Несвоевременные размышления, ч.3
А что это возможно, доказывает каждый отдельный акт вагнеровской драмы, рассказывающий одновременно частные истории отдельных индивидов и вместе с тем общую историю всех. С самого начала мы уже замечаем, что перед нами - противоположные отдельные течения, над которыми властвует один могучий, определенно направленный поток. Вначале этот поток неспокойно течет по подводным утесам, воды как будто стремятся иногда разделиться, броситься в разные стороны. Но постепенно мы начинаем замечать, что внутреннее общее течение становится могущественнее, стремительнее. Порывистое беспокойство переходит в покой широкого грозного движения к еще неведомой цели. И внезапно, в заключение, поток во всей своей шири низвергается в глубину, в демоническом порыве к клокочущей бездне. Никогда еще Вагнер не бывал в большей степени самим собою, как тогда, когда трудности удесятерялись, и он с радостью законодателя мог широко проявить свою власть. Укрощать бешеные непокорные массы, приводя их к простому ритму, проводить сквозь пестрое многообразие требований и стремлений единую волю - таковы задачи, для которых он чувствует себя рожденным и в сфере которых он чувствует себя свободным. И при этом он никогда не изнемогает, не падает от истомления у цели. В то время, как другие старались сложить с себя бремя, он постоянно стремился связать себя самыми тяжелыми законами. Жизнь и искусство становились ему в тягость, если он не мог играть самыми трудными их проблемами. Стоит хоть раз вникнуть в отношение мелодии в пении к мелодии в речи, посмотреть, как Вагнер относится к высоте, силе и темпу речи обуреваемого страстью человека, видя в ней природный прототип, подлежащий переработке в искусстве, сообразить затем, как эта поющая страсть введена им во все симфоническое построение музыки, чтобы получить представление о чуде преодоленных трудностей. При этом его изобретательность в малом и в великом, вездесущность его духа и постоянное трудолюбие таковы, что при одном взгляде на вагнеровскую партитуру начинаешь думать, что до него не существовало настоящего труда и усилий. Кажется, что и в отношении трудностей искусства он мог бы с полным правом сказать, что главная добродетель драматурга заключается в самоотверженности: но он, вероятно, возразил бы нам, что существует только одна трудность, это - когда человек еще не свободен. Добродетель же и добро - легки.
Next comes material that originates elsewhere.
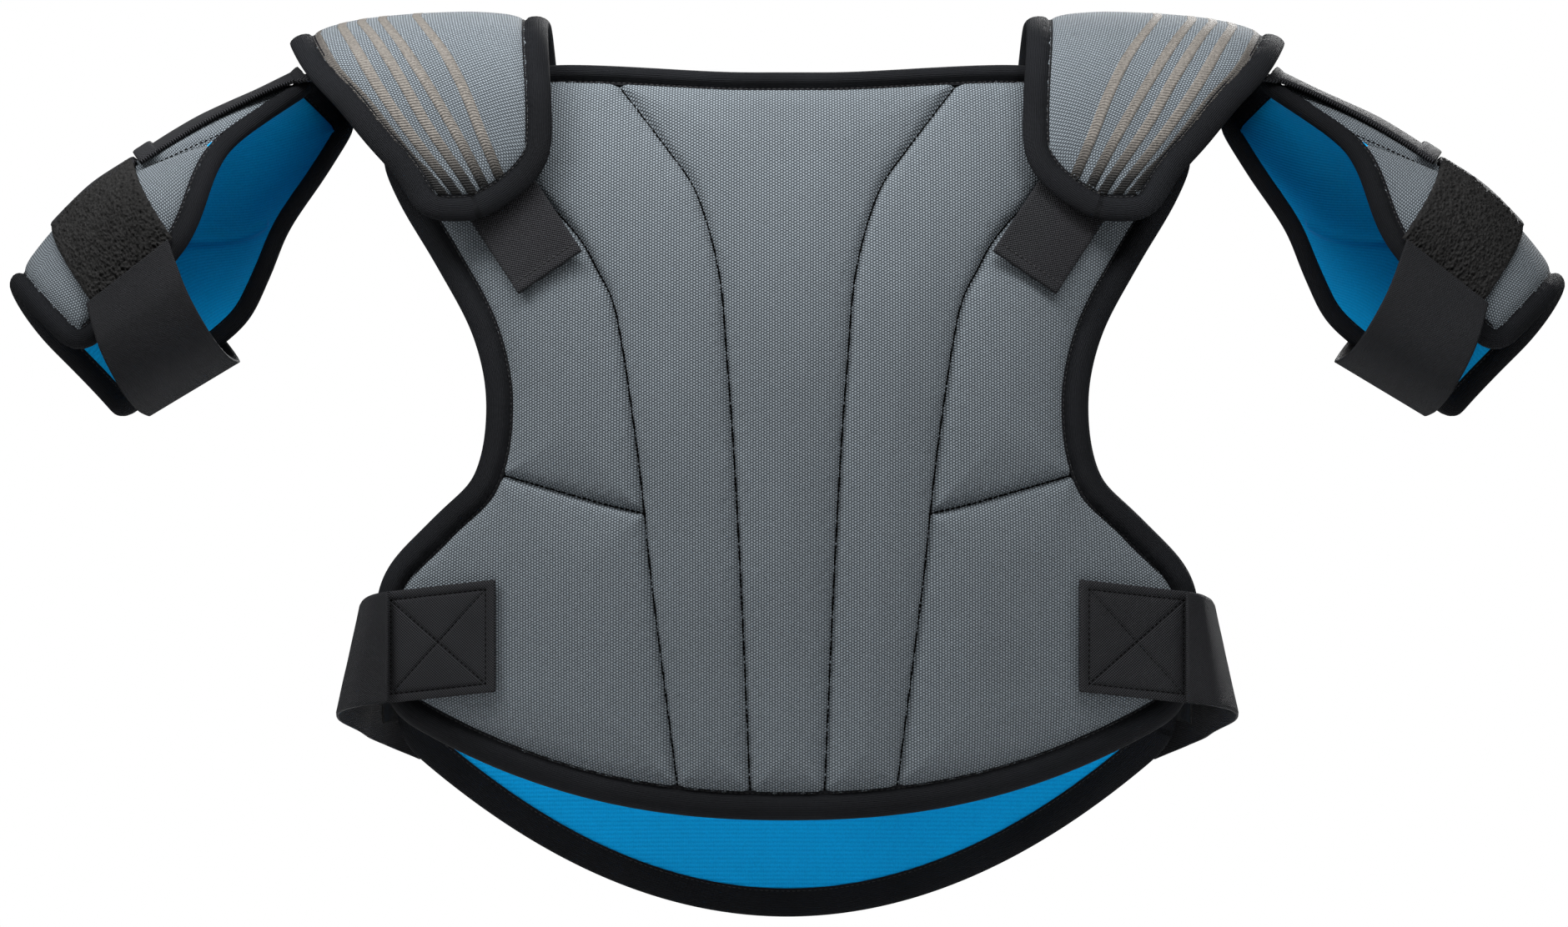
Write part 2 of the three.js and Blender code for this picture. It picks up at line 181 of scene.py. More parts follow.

Общее впечатление от Вагнера как художника сближает его - чтобы напомнить более знакомый тип - с Демосфеном: суровая строгость в отношении к предмету, умение властно взяться за дело и охватить его: стоит ему лишь наложить на что-либо свою руку, и она уже не упустит из своих железных пальцев раз схваченное. Как Демосфен, он скрывает от нас свое искусство, вынуждает забыть его, заставляя думать о самом деле. И все же он, как и Демосфен, - конечное и высшее явление в целом ряде могучих художественных гениев, и следовательно, ему приходится больше скрывать, чем первым в этом ряду. Его искусство действует как природа, как обновленная, вновь обретенная природа. В нем нет ничего аподиктического, как у всех прежних композиторов, играющих при случае своим искусством и выставляющих напоказ свое мастерство. При исполнении произведения вагнеровского искусства не думаешь ни об интересном, ни о забавном, ни о самом Вагнере, ни вообще об искусстве, чувствуешь лишь необходимое в нем. Какую строгость и выдержанность воли, какое самоподчинение должен был проявить художник в период своего развития, чтобы наконец, достигнув зрелости, с радостным чувством свободы в каждую минуту творчества создавать одно необходимое, - в этом едва ли кто-либо и когда-либо будет в состоянии отдать себе полный отчет. Достаточно, если мы хоть в отдельных случаях замечаем, как его музыка с какой-то суровой решимостью подчиняется ходу драмы, неумолимому, как рок, между тем как огненная душа этого искусства жаждет хоть раз без всяких препон пронестись на свободе по пустыне.
10
Художник, имеющий над собой такую власть, подчиняет себе других художников, даже не стремясь к этому.